I'm not sure how to fix the issue. During my manual testing, it should succeed. I'm not sure what JUnit is doing that I'm not (or vice-versa) that causes the issue. I'm pretty sure what is happening is it is splitting on the space in the comments test, but when I manually run parse on it, it doesn't split there. I've tried both the String and Scanner versions, to see if there is some difference, but it seems to be the same.

@remkop
Copy link
Owner

remkop commented Mar 31, 2018

The test failure says:

picocli.interactive.CommandTokenizerTest > testComments FAILED
    java.lang.AssertionError: array lengths differed, expected.length=1 actual.length=2
        at org.junit.Assert.fail(Assert.java:88)
        at org.junit.internal.ComparisonCriteria.assertArraysAreSameLength(ComparisonCriteria.java:76)
        at org.junit.internal.ComparisonCriteria.arrayEquals(ComparisonCriteria.java:37)
        at org.junit.Assert.internalArrayEquals(Assert.java:532)
        at org.junit.Assert.assertArrayEquals(Assert.java:283)
        at org.junit.Assert.assertArrayEquals(Assert.java:298)
        at picocli.interactive.CommandTokenizerTest.testComments(CommandTokenizerTest.java:51)

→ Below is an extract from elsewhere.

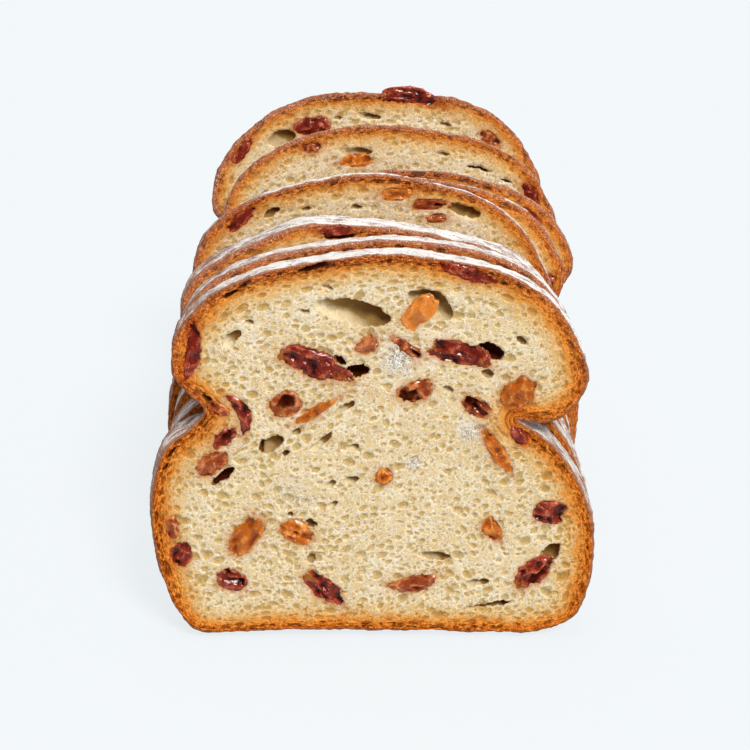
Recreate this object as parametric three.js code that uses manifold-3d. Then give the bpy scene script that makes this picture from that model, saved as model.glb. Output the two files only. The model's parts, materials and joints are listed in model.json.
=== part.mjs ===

Unsure why. You can try printing the result of the parse to stdout so you can see what the actual results are in the Travis CI log.

@BeeeWall
Copy link
Author

BeeeWall commented Mar 31, 2018

Yep, it's splitting on the space. Like I said, I have zero idea why that would happen, whenever I try the test input, it works, but in JUnit it isn't.

@remkop
Copy link
Owner

remkop commented Mar 31, 2018

Could it have something to do with the difference in environment? Different behaviour when running on Linux?

@BeeeWall
Copy link
Author

Possibly? I'm not using JUnit, because AIDE does not support it. I'm using a mini interactive shell that returns the tokenizer output.

@BeeeWall
Copy link
Author

BeeeWall commented Mar 31, 2018

Maybe a difference between the JVM and the Dalvik VM (or ART, I think), because AIDE works by dexing stuff?

@BeeeWall
Copy link
Author

The issue was that the code to trim blanks was in the Scanner method, not the String one. It's weird that switching to the String one in my manual testing didn't point that out, I must've still been using the Scanner one somehow.

@remkop
Copy link
Owner

remkop commented Apr 1, 2018

Good catch!

@saaadel
Copy link

saaadel commented Apr 9, 2018

From:
#324 (comment)

Feedback:

  • Throws ArrayIndexOutOfBoundsException for empty command line or for command line with spaces only. I think it will be better to return empty array, ArgumentTokenizer works and returns zero length array.
  • if we will have multiple spaces between params - we will get this as empty params in the array. Example: "abc xyz" (three spaces between params) -> Returns: [abc, , , xyz]. FYI ArgumentTokenizer skips those repeatable spaces

Also question:
Why you have two methods with separate implementation?
new CommandTokenizer().parse(str)
new CommandTokenizer().parse(scanner)

I mean, why you not replaced parse(str) implementation with short code?

parse(str) {
  return parse(new Scanner(cmd))
}

@BeeeWall
Copy link
Author

BeeeWall commented Apr 10, 2018

Will fix those issues, thanks!

Currently, the Scanner method actually calls the String method, it just has extra code to allow newlines to be escaped in an interactive shell. But I'll look into using less code for that, so that it is clearer that it is mostly the same.

@saaadel
Copy link

saaadel commented Apr 10, 2018

do you plan to add symbol escaping in windows notation? I mean, caret symbol and something. For example: ^" - escaped quotes (instead of a slash notation for *nix)
Maybe in another method? or with optional flag in the current methods?

@remkop
Copy link
Owner

remkop commented Apr 10, 2018

Shouldn't this be possible in CommandTokenizer already by adding the caret ^ character to the escapePatterns, or am I missing something?

@saaadel
Copy link

saaadel commented Apr 10, 2018

if (ch < 0) {
	this.quoteChars.clear();
}

IMHO it's dirty way, add another methods to clear lists.

@saaadel
Copy link

saaadel commented Apr 10, 2018

@remkop

Shouldn't this be possible in CommandTokenizer already by adding the caret ^ character to the escapePatterns, or am I missing something?

Not so simple, he-he 😄

See there: https://ss64.com/nt/syntax-esc.html

  • simple chars:
    ^^ = ^
    ^" = "
    ^& = &
    ^| = |
    etc.

  • but percents
    %% = %

  • and exclamation marks, boom! 💥 (for extension mode only - we need bool flag here)
    ^^! = !

  • Escaping the pipeline: symbol escaped twice! (for second command in the pipe, or more for next commands in the pipe). For example: abc | echo ^^^&

When a pipe is used, the expressions are parsed twice. First when the expression before the pipe is executed and a second time when the expression after the pipe is executed. So to escape any characters in the second expression double escaping is needed:

^^^& = & (escaped twice if second command in the pipe)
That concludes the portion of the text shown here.